◆ Rows:
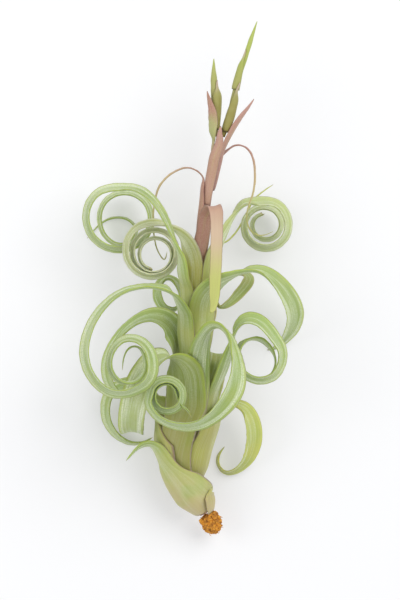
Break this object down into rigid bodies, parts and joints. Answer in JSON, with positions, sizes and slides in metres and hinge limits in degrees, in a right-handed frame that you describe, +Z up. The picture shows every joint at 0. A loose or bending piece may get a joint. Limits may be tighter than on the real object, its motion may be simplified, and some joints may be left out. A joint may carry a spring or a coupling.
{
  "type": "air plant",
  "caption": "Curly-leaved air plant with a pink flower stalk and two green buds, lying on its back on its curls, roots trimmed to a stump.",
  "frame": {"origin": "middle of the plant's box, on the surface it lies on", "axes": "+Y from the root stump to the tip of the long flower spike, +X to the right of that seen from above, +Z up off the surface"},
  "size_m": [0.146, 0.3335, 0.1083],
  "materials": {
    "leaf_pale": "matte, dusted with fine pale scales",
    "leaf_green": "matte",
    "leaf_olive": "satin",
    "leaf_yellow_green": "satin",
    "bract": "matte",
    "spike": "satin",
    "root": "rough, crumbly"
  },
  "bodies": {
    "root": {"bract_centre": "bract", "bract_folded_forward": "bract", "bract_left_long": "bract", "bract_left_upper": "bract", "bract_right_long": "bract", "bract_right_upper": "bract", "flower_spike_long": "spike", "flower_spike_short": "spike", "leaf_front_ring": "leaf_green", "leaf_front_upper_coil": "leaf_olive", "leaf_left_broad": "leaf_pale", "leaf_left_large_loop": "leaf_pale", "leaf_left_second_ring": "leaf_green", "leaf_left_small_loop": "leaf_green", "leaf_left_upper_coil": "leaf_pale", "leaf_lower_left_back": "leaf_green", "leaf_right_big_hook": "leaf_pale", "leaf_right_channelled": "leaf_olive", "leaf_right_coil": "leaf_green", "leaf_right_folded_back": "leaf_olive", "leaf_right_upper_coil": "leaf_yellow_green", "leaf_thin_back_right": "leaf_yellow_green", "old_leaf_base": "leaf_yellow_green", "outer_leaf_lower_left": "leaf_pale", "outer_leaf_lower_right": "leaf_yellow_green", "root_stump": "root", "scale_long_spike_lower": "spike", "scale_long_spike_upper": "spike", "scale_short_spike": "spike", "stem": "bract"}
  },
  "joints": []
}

* * *

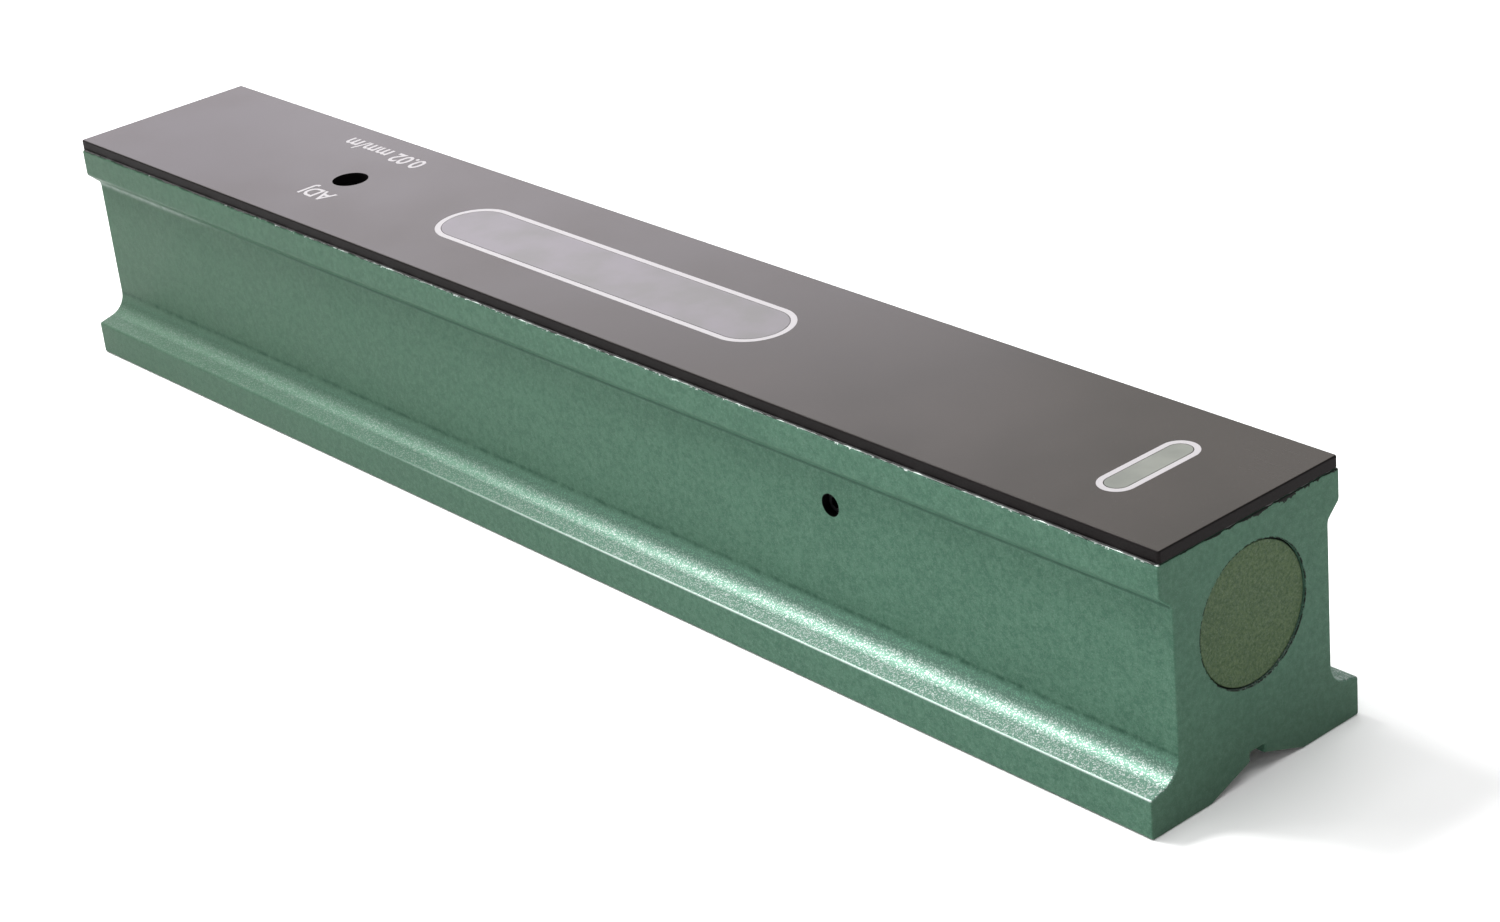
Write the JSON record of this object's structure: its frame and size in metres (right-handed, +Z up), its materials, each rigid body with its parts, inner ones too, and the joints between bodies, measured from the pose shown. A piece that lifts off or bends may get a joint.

◆ Exercise requirements:
Search the preceding listing for the word "parts" and pull out every line that holds it.

◆ Written response:
Break this object down into rigid bodies, parts and joints. Answer in JSON, with positions, sizes and slides in metres and hinge limits in degrees, in a right-handed frame that you describe, +Z up. The picture shows every joint at 0. A loose or bending piece may get a joint. Limits may be tighter than on the real object, its motion may be simplified, and some joints may be left out. A joint may carry a spring or a coupling.
Write the JSON record of this object's structure: its frame and size in metres (right-handed, +Z up), its materials, each rigid body with its parts, inner ones too, and the joints between bodies, measured from the pose shown. A piece that lifts off or bends may get a joint.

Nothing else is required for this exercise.